The European Central Bank published its May 2025 Financial Stability Review, warning that a sharp rise in uncertainty around global trade policy and broader geopolitical shifts has driven spikes in market volatility and increased downside risks to economic growth. The review highlights vulnerabilities from stretched asset valuations and low liquidity buffers in parts of the non-bank sector, and flags that escalating trade tensions could translate into higher credit risk for euro area banks and non-banks while pressures on government finances may rise alongside higher defence spending. An early April global sell-off tightened financial conditions, and although risky assets had recovered initial losses by mid-May, markets remained highly sensitive to tariff-related news. Equity markets were described as particularly exposed to sudden adjustments given still-high valuations and concerns over risk concentrations, while heightened volatility could reveal euro area non-banks’ liquidity and leverage weaknesses and amplify market shocks. For the real economy, improved corporate and household balance sheets face headwinds in an open euro area economy, with trade frictions potentially affecting firms reliant on foreign trade and spilling over to households via layoffs. On the sovereign side, debt-to-GDP ratios have fallen from pandemic peaks but fiscal fundamentals remain fragile in some countries, and increased defence spending may boost growth if productive but could raise issuance needs at a time of higher funding costs, compounding pressures from other structural challenges. Against this backdrop, the review calls on macroprudential authorities to maintain existing capital buffer requirements and borrower-based measures to support sound lending standards, and argues for a comprehensive set of policy measures to strengthen the resilience of non-bank financial intermediation and support euro area capital markets integration.

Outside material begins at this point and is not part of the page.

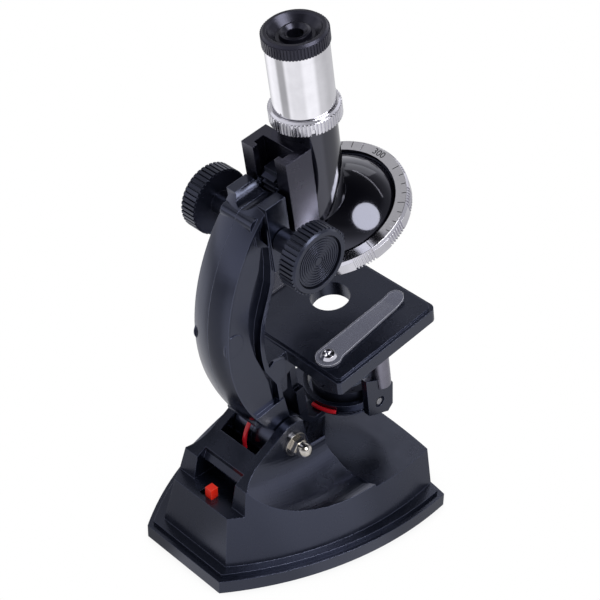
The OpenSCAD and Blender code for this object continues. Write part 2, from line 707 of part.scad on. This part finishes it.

European Central Bank 2025-05-21
European Central Bank Financial Stability Review warns trade policy uncertainty and non-bank weaknesses could amplify euro area shocks
The European Central Bank's May 2025 Financial Stability Review highlights increased market volatility and downside risks to economic growth due to global trade policy uncertainty and geopolitical shifts. It identifies vulnerabilities in the non-bank sector from stretched asset valuations and low liquidity buffers, and warns of higher credit risks for euro area banks amid escalating trade tensions. The review urges macroprudential authorities to uphold capital buffer requirements and borrower-based measures, and advocates for policies to bolster non-bank financial resilience and euro area capital markets integration.